Exercise objective = Report all lines holding "pose".

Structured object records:
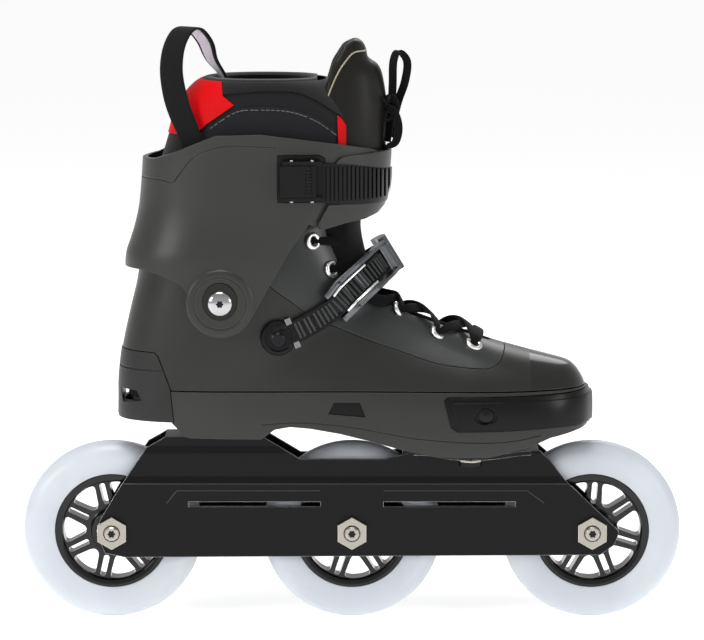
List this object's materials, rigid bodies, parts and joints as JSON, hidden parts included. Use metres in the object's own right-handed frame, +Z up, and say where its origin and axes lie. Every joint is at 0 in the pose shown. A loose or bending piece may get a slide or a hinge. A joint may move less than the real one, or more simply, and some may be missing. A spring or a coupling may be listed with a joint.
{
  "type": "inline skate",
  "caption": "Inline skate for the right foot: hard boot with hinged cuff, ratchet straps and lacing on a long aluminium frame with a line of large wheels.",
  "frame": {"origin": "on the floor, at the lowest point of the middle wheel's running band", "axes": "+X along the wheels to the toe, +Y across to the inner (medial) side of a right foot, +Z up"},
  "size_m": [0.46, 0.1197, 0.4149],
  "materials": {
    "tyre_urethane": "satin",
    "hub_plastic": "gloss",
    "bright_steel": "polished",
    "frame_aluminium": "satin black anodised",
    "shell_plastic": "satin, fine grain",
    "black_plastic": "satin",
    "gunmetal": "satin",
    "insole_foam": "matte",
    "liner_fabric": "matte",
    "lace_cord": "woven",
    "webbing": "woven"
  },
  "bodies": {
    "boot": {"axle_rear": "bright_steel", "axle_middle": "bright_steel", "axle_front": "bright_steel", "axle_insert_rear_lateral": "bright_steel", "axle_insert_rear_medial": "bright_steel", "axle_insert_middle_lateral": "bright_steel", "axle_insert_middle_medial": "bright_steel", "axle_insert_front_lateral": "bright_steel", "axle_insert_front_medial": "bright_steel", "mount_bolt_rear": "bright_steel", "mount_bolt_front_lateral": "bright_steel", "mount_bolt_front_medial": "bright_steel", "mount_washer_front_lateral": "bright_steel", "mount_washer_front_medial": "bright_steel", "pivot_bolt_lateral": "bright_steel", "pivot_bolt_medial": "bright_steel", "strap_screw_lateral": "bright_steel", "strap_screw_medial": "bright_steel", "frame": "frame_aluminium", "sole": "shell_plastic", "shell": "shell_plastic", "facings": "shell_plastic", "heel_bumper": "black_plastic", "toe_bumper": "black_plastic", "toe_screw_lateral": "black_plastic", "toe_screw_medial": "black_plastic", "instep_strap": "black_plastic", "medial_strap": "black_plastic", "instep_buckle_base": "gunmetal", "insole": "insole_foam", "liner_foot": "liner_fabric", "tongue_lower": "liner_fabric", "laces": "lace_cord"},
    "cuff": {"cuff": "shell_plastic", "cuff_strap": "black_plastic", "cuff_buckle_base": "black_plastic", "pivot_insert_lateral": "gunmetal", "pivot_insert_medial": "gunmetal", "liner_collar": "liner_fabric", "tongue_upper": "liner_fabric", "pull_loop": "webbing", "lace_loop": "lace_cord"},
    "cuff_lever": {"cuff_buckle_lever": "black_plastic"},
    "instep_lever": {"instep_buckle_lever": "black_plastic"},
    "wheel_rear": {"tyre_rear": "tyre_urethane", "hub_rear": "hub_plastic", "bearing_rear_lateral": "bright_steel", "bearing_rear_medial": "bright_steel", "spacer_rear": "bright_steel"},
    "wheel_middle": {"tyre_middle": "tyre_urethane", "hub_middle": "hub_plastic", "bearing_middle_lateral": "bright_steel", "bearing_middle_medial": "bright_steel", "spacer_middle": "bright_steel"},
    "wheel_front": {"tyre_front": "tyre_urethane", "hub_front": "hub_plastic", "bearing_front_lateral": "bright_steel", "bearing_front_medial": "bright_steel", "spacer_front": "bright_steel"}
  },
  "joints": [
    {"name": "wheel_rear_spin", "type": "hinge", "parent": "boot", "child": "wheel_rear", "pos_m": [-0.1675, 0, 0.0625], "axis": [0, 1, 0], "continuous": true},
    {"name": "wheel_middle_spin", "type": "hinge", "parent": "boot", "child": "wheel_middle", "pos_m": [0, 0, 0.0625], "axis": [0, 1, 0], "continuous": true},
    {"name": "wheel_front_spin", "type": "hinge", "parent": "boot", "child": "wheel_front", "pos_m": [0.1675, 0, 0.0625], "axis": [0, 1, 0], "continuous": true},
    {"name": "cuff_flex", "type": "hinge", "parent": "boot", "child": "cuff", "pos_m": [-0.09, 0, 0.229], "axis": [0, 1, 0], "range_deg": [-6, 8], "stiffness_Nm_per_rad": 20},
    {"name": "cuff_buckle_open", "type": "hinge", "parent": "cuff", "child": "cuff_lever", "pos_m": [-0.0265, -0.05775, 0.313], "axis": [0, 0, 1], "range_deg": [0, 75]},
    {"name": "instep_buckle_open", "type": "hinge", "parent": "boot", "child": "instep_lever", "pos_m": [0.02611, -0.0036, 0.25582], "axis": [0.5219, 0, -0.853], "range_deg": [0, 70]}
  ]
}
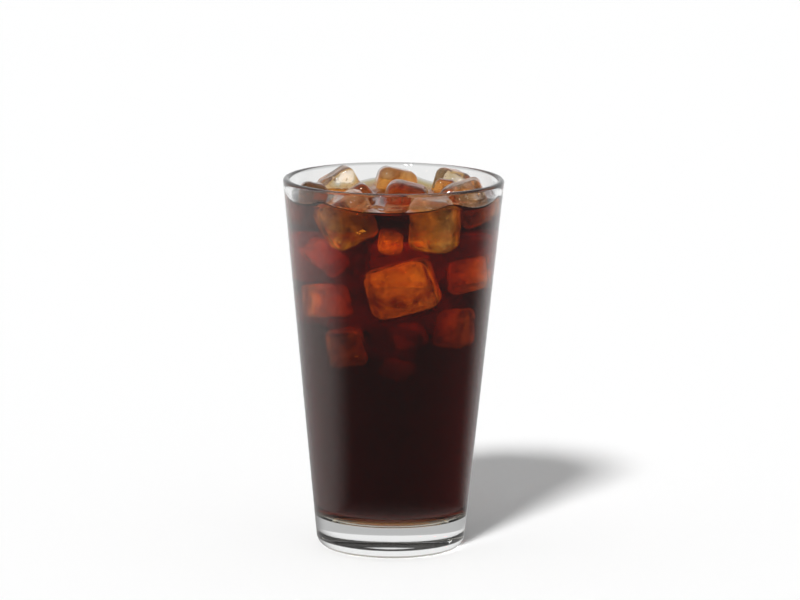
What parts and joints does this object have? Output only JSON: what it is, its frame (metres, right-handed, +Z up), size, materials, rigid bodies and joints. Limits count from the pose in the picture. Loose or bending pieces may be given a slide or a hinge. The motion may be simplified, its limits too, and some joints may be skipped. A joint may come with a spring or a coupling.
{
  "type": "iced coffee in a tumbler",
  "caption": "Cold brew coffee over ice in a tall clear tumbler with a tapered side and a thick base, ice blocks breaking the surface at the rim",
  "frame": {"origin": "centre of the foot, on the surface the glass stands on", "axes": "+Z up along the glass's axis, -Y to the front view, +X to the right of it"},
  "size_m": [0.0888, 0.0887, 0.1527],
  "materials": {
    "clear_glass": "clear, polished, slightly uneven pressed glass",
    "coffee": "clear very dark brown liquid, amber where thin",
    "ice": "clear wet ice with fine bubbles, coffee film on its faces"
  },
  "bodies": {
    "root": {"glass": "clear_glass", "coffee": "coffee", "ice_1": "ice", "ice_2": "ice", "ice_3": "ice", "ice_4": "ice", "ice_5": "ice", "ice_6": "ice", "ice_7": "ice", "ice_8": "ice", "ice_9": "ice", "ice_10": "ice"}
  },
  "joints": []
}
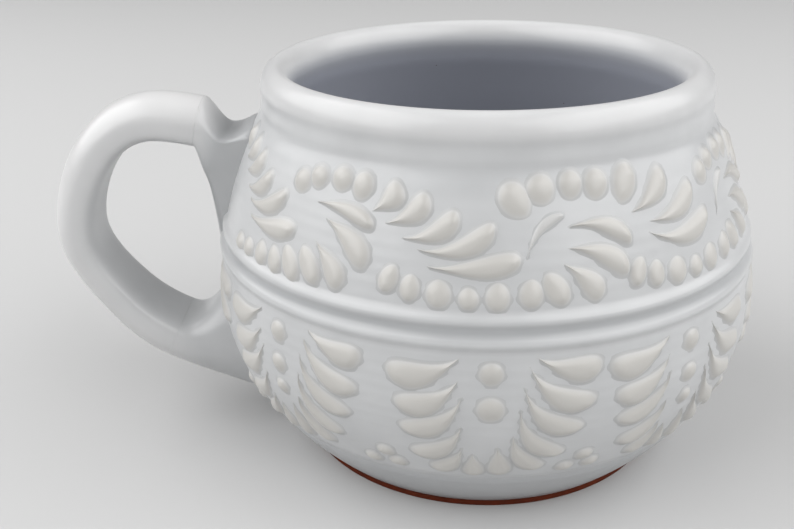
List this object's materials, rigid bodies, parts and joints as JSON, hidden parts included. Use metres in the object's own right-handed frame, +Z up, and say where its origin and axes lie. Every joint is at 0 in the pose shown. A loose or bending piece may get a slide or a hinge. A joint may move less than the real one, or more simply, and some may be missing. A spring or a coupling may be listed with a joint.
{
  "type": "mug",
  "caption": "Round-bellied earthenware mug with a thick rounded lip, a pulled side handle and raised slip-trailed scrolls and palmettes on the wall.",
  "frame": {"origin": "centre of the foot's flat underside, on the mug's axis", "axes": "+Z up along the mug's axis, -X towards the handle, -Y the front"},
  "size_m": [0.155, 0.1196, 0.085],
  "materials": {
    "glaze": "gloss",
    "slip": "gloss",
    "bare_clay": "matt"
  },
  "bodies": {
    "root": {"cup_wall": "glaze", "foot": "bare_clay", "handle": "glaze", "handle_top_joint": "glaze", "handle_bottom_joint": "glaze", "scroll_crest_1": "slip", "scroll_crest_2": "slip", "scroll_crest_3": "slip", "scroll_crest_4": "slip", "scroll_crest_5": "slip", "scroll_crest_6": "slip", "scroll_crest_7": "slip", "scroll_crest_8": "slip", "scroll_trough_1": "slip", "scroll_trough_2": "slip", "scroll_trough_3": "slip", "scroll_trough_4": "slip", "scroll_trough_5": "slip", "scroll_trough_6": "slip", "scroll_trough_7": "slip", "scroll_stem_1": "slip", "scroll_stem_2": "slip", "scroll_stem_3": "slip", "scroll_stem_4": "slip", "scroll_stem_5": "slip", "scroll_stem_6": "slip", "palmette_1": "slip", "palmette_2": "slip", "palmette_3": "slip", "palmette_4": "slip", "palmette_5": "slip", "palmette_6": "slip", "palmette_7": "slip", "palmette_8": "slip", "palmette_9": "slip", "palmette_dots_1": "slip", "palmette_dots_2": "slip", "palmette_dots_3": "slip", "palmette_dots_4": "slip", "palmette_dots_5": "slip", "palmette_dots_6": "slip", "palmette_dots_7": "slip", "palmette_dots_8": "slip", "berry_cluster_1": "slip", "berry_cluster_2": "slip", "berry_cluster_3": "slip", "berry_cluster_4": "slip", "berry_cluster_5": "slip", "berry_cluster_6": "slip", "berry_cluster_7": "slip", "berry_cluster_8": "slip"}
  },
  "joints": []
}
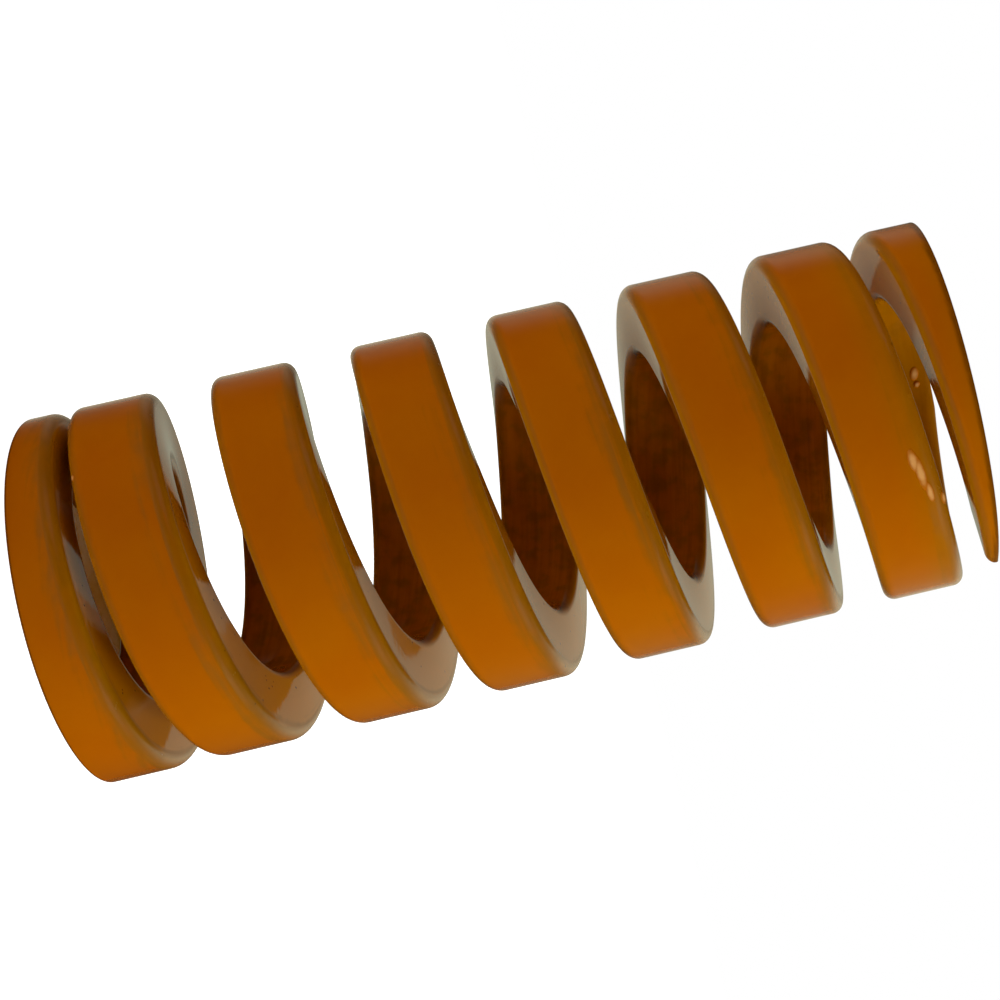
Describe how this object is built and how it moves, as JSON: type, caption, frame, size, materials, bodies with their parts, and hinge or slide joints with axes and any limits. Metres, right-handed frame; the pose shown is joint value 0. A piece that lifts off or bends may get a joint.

Response to this exercise =
List this object's materials, rigid bodies, parts and joints as JSON, hidden parts included. Use metres in the object's own right-handed frame, +Z up, and say where its origin and axes lie. Every joint is at 0 in the pose shown. A loose or bending piece may get a slide or a hinge. A joint may move less than the real one, or more simply, and some may be missing. A spring or a coupling may be listed with a joint.
What parts and joints does this object have? Output only JSON: what it is, its frame (metres, right-handed, +Z up), size, materials, rigid bodies and joints. Limits count from the pose in the picture. Loose or bending pieces may be given a slide or a hinge. The motion may be simplified, its limits too, and some joints may be skipped. A joint may come with a spring or a coupling.
List this object's materials, rigid bodies, parts and joints as JSON, hidden parts included. Use metres in the object's own right-handed frame, +Z up, and say where its origin and axes lie. Every joint is at 0 in the pose shown. A loose or bending piece may get a slide or a hinge. A joint may move less than the real one, or more simply, and some may be missing. A spring or a coupling may be listed with a joint.
Describe how this object is built and how it moves, as JSON: type, caption, frame, size, materials, bodies with their parts, and hinge or slide joints with axes and any limits. Metres, right-handed frame; the pose shown is joint value 0. A piece that lifts off or bends may get a joint.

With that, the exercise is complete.